Je serai toute ma vie, avec les sentiments les plus respectueux et les plus tendres, etc. V.


4919. — DU CARDINAL DE BERNIS.
Gallargues, le 4 juin.

Vous pouvez, mon cher confrère, m’adresser à Soissons l’ouvrage des six jours. Je compte arriver à Vic-sur-Aisne vers le 25. La santé de ma nièce est rétablie ; mon âme agitée et déchirée commence à se calmer. Pourquoi renoncez-vous au plaisir de nous revoir ? Vous écrirez encore longtemps, et moi aussi ; vous éclairerez encore longtemps notre siècle, et moi je l’édifierai par mon courage. Je suis très-aise que le roi ait repris pour son gentilhomme le sujet qui fait le plus d’honneur à son règne ; votre crédit à la cour m’intéresse et me divertit. Rien n’est si plaisant aux yeux d’un philosophe que la tragi-comédie de ce monde. Vous regrettez mes petits talents : pour moi, je vous avoue que je ne les aurais pas abandonnés, si l’opinion de la cour et du monde ne les avait pas rendus incompatibles avec les emplois que j’ai exercés et l’état auquel je suis attaché. J’ai connu de bonne heure l’empire du ridicule, et j’ai toujours craint le pouvoir qu’il a en France. Dans les pays étrangers où j’ai vécu, on trouvait un mérite de plus à un ministre de savoir écrire des vers faciles. À Paris et à Versailles, j’ai rencontré à chaque pas comme des obstacles les amusements de ma jeunesse ; cette pédanterie ridicule m’a enfin dégoûté d’un genre qui m’avait amusé, délassé, et quelquefois consolé.
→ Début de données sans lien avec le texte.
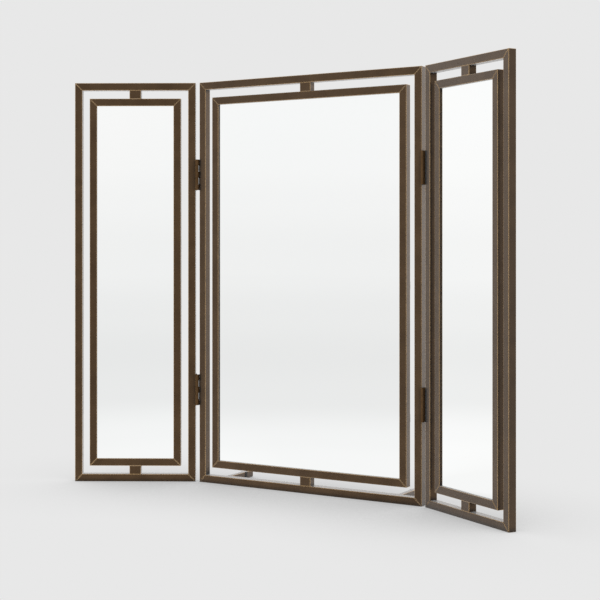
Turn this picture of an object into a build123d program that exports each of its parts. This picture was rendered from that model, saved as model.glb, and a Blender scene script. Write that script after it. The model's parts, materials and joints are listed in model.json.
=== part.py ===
from build123d import *
from dataclasses import dataclass
import os

# A triple dressing table mirror: a wide centre panel and two narrow wings on butt hinges.
# Millimetres. X runs along the centre panel, Y to its back and Z up.
# The origin is on the table, in the middle of the centre panel's underside.

# Panels
panel_height = 650.0
centre_width = 400.0
wing_width = 197.0
wing_rest_fold = 30.0

# Bars of the outer frames, rectangular tube
bar_face = 12.0
bar_depth = 13.0
tube_wall = 1.5
bar_chamfer = 0.5

# Gaps between outer and inner frame, and the blocks that bridge the end gaps
centre_side_gap = 13.0
wing_side_gap = 12.0
end_gap = 13.5
spacer_width = 18.8

# Bars of the inner frames, solid with a rebate at the back
lip_face = 12.0
lip_thickness = 3.0
rebate_wall = 6.0

# Mirror and backing board in the rebate
glass_thickness = 4.0
board_thickness = 3.0
rebate_clearance = 0.5

# Clips that hold the board, and their cheese head screws
clip_length = 12.0
clip_thickness = 1.0
clip_foot = 2.7
clip_reach = 8.0
clip_clearance = 0.3
clips_per_stile = 3
centre_clips_per_rail = 2
wing_clips_per_rail = 1
clip_screw_radius = 1.25
clip_screw_length = 5.0
clip_head_radius = 2.3
clip_head_height = 1.4

# Butt hinges
hinge_height = 50.0
hinge_end_distance = 150.0
knuckle_count = 5
knuckle_gap = 0.3
leaf_thickness = 1.2
leaf_back_margin = 1.6
leaf_relief = 0.3
pin_radius = 1.5
pin_clearance = 0.05
pin_recess = 0.3
barrel_clearance = 0.1

# Countersunk screws of the hinges and of the stand
hinge_screw_radius = 1.5
hinge_screw_head_radius = 2.5
hinge_screw_length = 6.0
hinge_screw_end_distance = 10.0
stand_screw_radius = 2.0
stand_screw_head_radius = 3.6
stand_screw_length = 13.0
stand_screw_count = 4
screw_clearance = 0.05

# Rear stand on the back of the centre panel's bottom rail
stand_bar_thickness = 8.0
stand_bar_height = 10.5
stand_foot_spacing = 310.0
stand_foot_length = 64.0
pad_length = 5.6
pad_end_distance = 18.4
pad_thickness = 1.0
pad_groove = 0.5

# Sizes that follow from the ones above
knuckle_radius = pin_radius + pin_clearance + leaf_thickness
axis_out = knuckle_radius
axis_forward = knuckle_radius + barrel_clearance
leaf_depth = axis_forward + bar_depth - leaf_back_margin
leaf_start = knuckle_radius + leaf_relief
knuckle_pitch = hinge_height / knuckle_count
clip_drop = bar_depth - lip_thickness - glass_thickness - board_thickness
stand_lift = pad_thickness - pad_groove
stand_bar_middle = stand_lift + stand_bar_height / 2
stand_top = stand_lift + stand_bar_height
stand_back = bar_depth + stand_bar_thickness
pad_depth = stand_back + stand_foot_length - pad_end_distance - pad_length
pad_core_width = stand_bar_thickness - 2 * pad_groove

BARS = ["bottom_rail", "right_stile", "top_rail", "left_stile"]
LEVELS = {"lower": hinge_end_distance, "upper": panel_height - hinge_end_distance}

os.makedirs("parts", exist_ok=True)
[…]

Puisque vous faites cas de mon amitié, et que vous ne méprisez pas mon goût, envoyez-moi vos ouvrages ; je vous dirai mon sentiment sans craindre de vous blesser, parce que vous savez que je vous aime, et que je ne vous compare à aucun auteur vivant. Votre gloire m’est aussi chère que ma réputation ; c’est beaucoup dire, car je lui ai sacrifié sans hésiter ce que la fortune a de plus brillant. Ce commerce entre nous sera agréable, sans pouvoir paraître suspect. Je n’aime point du tout la phrase donner de la croyance à quelque chose. Notre Académie ne fera en corps que des ouvrages médiocres. Dieu veuille que nos confrères présents et futurs soutiennent sa réputation, ou plutôt sa considération, par leurs travaux particuliers ! Cette académie n’est utile que par l’émulation qu’elle excite parmi les gens de lettres. Adieu, mon cher confrère ; aimez--

  1. Le second volume de l’Histoire de Russie sous Pierre le Grand n’a vu le jour qu’en 1763.